Oh, and our turbine is off campus, and if it did blow like this one, at worst it might kill a few cows.
(via Page 3.14)
Where it doesn’t descend into bad poop jokes (the good poop jokes are funny), this collection of photoshopped book covers has its moments.
I like this one: it’s the book Brockman told Dawkins that he’d never get published, because it’s too controversial — although, of course, it would probably provoke exactly the same cries of outrage his last book did, for exactly the same reasons.

This book, on the other hand…what’s inappropriate about that? I want to own this!

There’s a school board election in District 11 of Texas that has a clear choice: Pat Hardy is the pro-science candidate, despite being a conservative, religious Baptist, while her opponent is a deranged lunatic who is quietly outspending her 12:1 while avoiding the public eye altogether. You do not want to vote for Barney Maddox — he is an “ill-informed nutcase”.

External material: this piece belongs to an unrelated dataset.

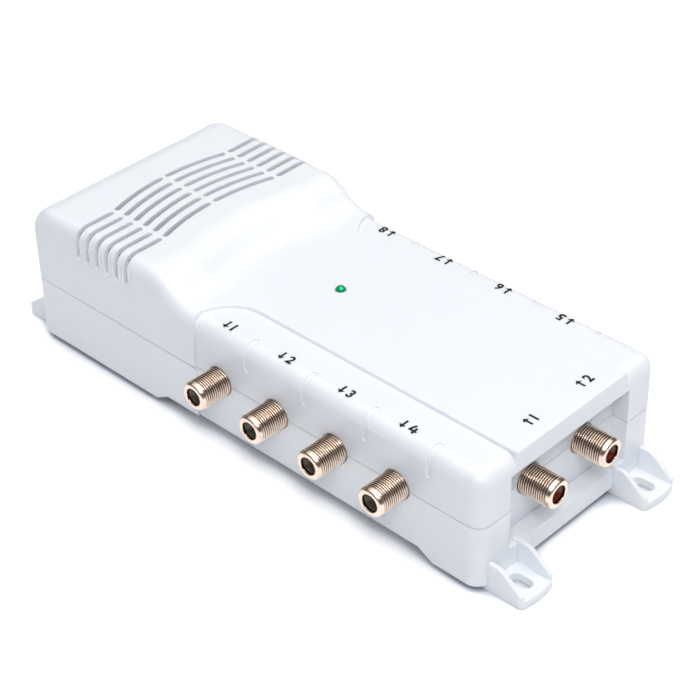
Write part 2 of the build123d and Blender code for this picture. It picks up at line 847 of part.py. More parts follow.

Isn’t this weird? Here in Minnesota, we’re affected by the outcomes of local school board races in Texas — allowing ignorant, raving lunatics to make textbook decisions there is going to shape the choices we get to make here. So if you know any Texans, spread the word: Barney Maddox is bad news.
Answers in Genesis started this so-called peer reviewed journal called Answers, and the latest publication therein is such a confused mess that I’m wondering if it could be a hoax. Here’s the abstract, but I think just the title alone would be sufficient to tell this is codified lunacy: An Apology and Unification Theory for the Reconciliation of Physical Matter and Metaphysical Cognizance.
John Hagee is one of the most contemptible people to have an unwarrantedly prominent voice in our country. He’s an obese, smug televangelist whose claim to fame is a terrifying dedication to the apocalypse, war and death, and prophecy and damnation. He is a perfect example of how arrogant ignorance can slide directly into evil. The man is a walking talking nightmare, and even more frightening, some people take this raving nutcase seriously.
The latest to bend over and praise this demented fuckwit is none other than John McCain.
It’s unbelievable. The Republican party is still in thrall to these vile goblins of the religious right.
But perhaps some of our Korean readers will appreciate it. All I know is that I was interviewed for an article on the Han/Warda paper, and that’s my face in the Korean news.
I’m the wrong person to scrutinize this one, but maybe some bored physicist out there can tell us someting about this book, Our Undiscovered Universe, which claims to describe a new version of physics called “Null Physics”.
Let me know if there’s anything there.